As if the Boston University Biosafety level-4 laboratory wasn’t contentious enough, the recent announcement that former Medical Campus Director of External Affairs Egobudike Ezedi is running for City Councilor-At-Large raises eyebrows not only on campus but throughout the entire city as well. Once an unmistakable supporter of the biolab, Ezedi is now, four years after his departure from BU, claiming that he didn’t wish to partake in any endeavor at the biolab that couldn’t promise 100 percent safety, putting his opposition of the project at the front-and-center of his campaign.

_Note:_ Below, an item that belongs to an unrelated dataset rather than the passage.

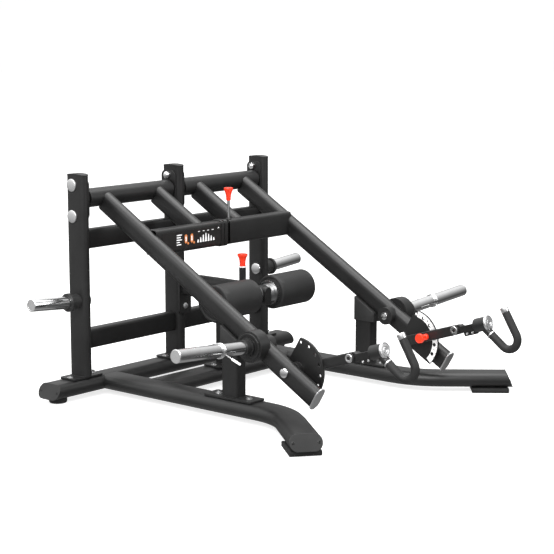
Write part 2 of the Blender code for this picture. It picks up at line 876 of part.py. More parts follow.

The lab, which will harbor some of the most lethal pathogens known to science, will be located in the South End of the city and has produced mixed reactions from the public. While it adds a competitive and very necessary new dimension to BU’s research repertoire, it also presents a possible immediate danger to the metropolitan area. Ezedi’s unexpected move adds to the dissonance between the pro and con camps because it calls into question both the administration of the biolab project and the integrity of the operations within it. If a former BU-affiliated key proponent of the lab now has doubts regarding its safety and forms a political platform advertising these doubts, it puts civilian voters who could potentially be affected by the dangers of the lab in a precarious position ‘- both as voters and as citizens of the city where the lab is being located.
But as Ezedi’s concerns shift from science to politics, civilian audiences will also take issue with his political integrity. Whether he changed his position on the lab because of moral convictions or to gain public favor becomes the forefront of his campaign and may complicate his platform. After all, placing the biolab in a high-traffic metropolitan area is a bold way of corroborating its safety, such that if it weren’t a completely safe system, it never would have even been considered for that location. Ezedi’s claims that the project isn’t unequivocally safe aren’t any surprise to the public, and don’t actually change the plans for the lab in any way, so his campaign can’t be bolstered by them. Making motions to change the outcome of the biolab would serve as legitimate political tactics for him, but without any actual action, Ezedi is more likely to come out looking like just an actor.